Crowing: Great Reviews for Henry and the Cannons
School Library Journal:
STARRED REVIEW
Gr 1-4–As the American Revolution was getting underway, George Washington knew he needed cannons to defeat the British. Unfortunately, he was camped outside British-held Boston, and the nearest big guns were 300 miles away at Fort Ticonderoga, New York. They were thought to be impossible to retrieve, until Henry Knox agreed to try. Brown employs a light touch in telling this exciting true story. Moving 120,000 pounds of artillery in winter involved dragging the pieces, sailing, sledding, and even retrieving them from freezing water when the ice broke under their weight. Readers will be fascinated by the various methods employed to keep the cannons moving, including poles, ropes, and chains to help the sleds scale steep heights. Amazingly, Knox and his group arrived without losing a single piece of weaponry. Quotations integrated into the text are not directly attributed, but a bibliography is included. Watercolor illustrations are given weight by black outlines.
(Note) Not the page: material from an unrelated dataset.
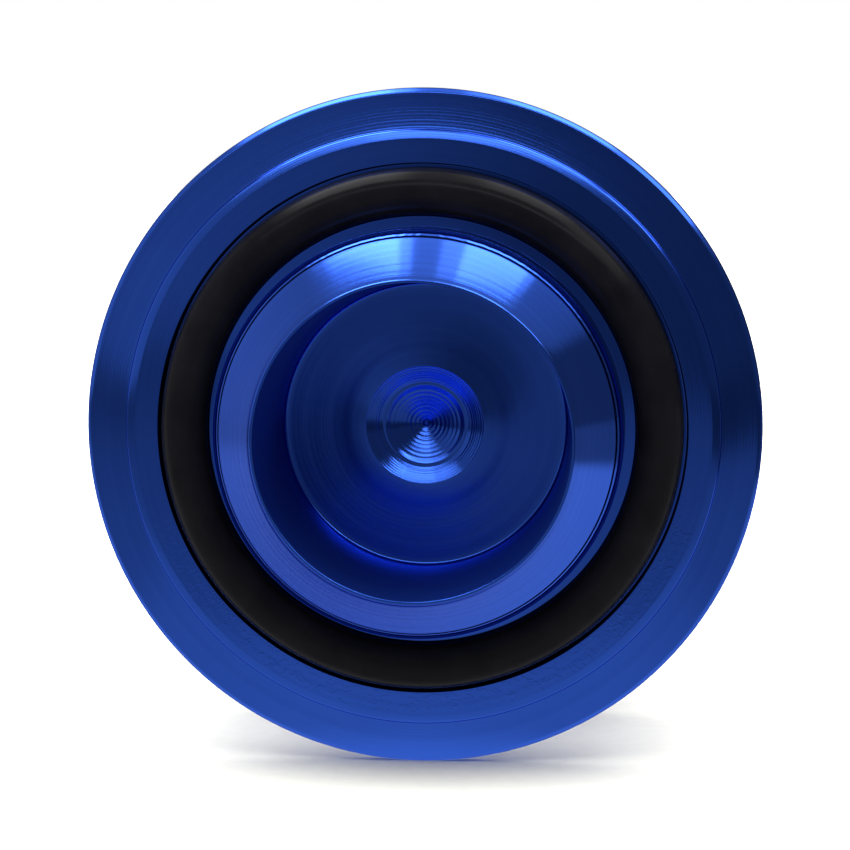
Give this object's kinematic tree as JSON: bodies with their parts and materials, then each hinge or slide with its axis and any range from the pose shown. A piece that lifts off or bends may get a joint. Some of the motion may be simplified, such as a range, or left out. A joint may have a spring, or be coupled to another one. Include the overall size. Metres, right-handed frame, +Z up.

A palette of blues, whites, and browns reinforces the winter tone. Full spreads interspersed with panels vary the pace and allow for certain images to be spotlighted. A nicely composed three-panel page shows the changing weather (clear to rain to snow) as Knox begins his quest. This entertaining tale will be great to use along with studies of George Washington and the Revolutionary War.–Lucinda
Snyder Whitehurst, St. Christopher’s School, Richmond, VA
The Horn Book:
In Let It Begin Here! (rev. 1/09), Brown described the start of the siege of Boston in April 1775, and in this picture book he depicts how that campaign ended eleven months later. Young bookseller Henry Knox’s mission to bring heavy cannon from forts on Lake Champlain provides the book with a pleasing narrative shape. Stylized watercolors heighten the drama and occasional humor of Knox’s trek without turning into cartoons. From the “relishing” meal Knox shared with Native Americans in New York to the 250 (mostly damaged) cannon the British military left behind, the text hews closely to the historical record—except for one important fact. Early on Brown states, “Washington ached for cannon…But Washington had none”; period documents show that the Continental Army had dozens of artillery-pieces around Boston. This common error didn’t originate with Brown but is an unfortunate exaggeration of an otherwise “true story.” Map; bibliography. j. l. bell
Kirkus:
The book’s trajectory is clearly laid out: A simple map traces an almost-300-mile path through the wilderness from Fort Ticonderoga in New York to Boston. The first line draws readers firmly into the past—“It was the winter of 1775”—and defines the problem: British soldiers occupy Boston, and the Americans have no way to dislodge them. Despite the seeming impossibility of transporting heavy cannons over snowy roads, across icy lakes and through forbidding forests, young Henry Knox, a bookseller and militia member, volunteered to get the job done. As he has in other informational picture books, Brown uses a variety of page layouts, including some sequential panels, to convey the action. Cool blues and icy whites evoke the wintry landscape; figures and faces are loosely drawn but ably express emotion and determination. Likewise, the brief text employs lyrical language to both get the basic facts across and communicate the feelings and experiences of Henry and his band of hardy helpers. Children intrigued by Brown’s succinct summary will want to follow up with Anita Silvey’s Henry Knox: Bookseller, Solider, Patriot, illustrated by Wendell Minor (2010).
Publishers Weekly:
This recounting of a dramatic wartime episode revisits the era Brown spotlighted in Let It Begin Here! In the winter of 1775, the British army occupied Boston while George Washington and his troops were relegated to the surrounding hills; the general “ached for cannons. With them, he could rain cannonballs on the British soldiers’ heads and drive them from Boston.” An unlikely hero emerges: Henry Knox, a bookseller who travels 300 miles to Fort Ticonderoga to acquire 59 cannons (Knox was also the subject of Anita Silvey and Wendell Minor’s 2010 picture book Henry Knox: Bookseller, Soldier, Patriot). Incorporating several quotations from Knox himself, Brown’s immediate account explains how Knox and his stalwart volunteers overcome hurdles on lake and land—including retrieving cannons that crash through the ice—to deliver the artillery to Boston. There, the cannons send 9,000 British soldiers fleeing, leaving behind (in an ironic twist) 250 of their own cannons. Rendered in pale browns and blues, Brown’s art has a gestural quality, emphasizing atmosphere and action over detail and succinctly sketching the proceedings in a way that echoes the fluid text. Ages 5–9. (Jan.)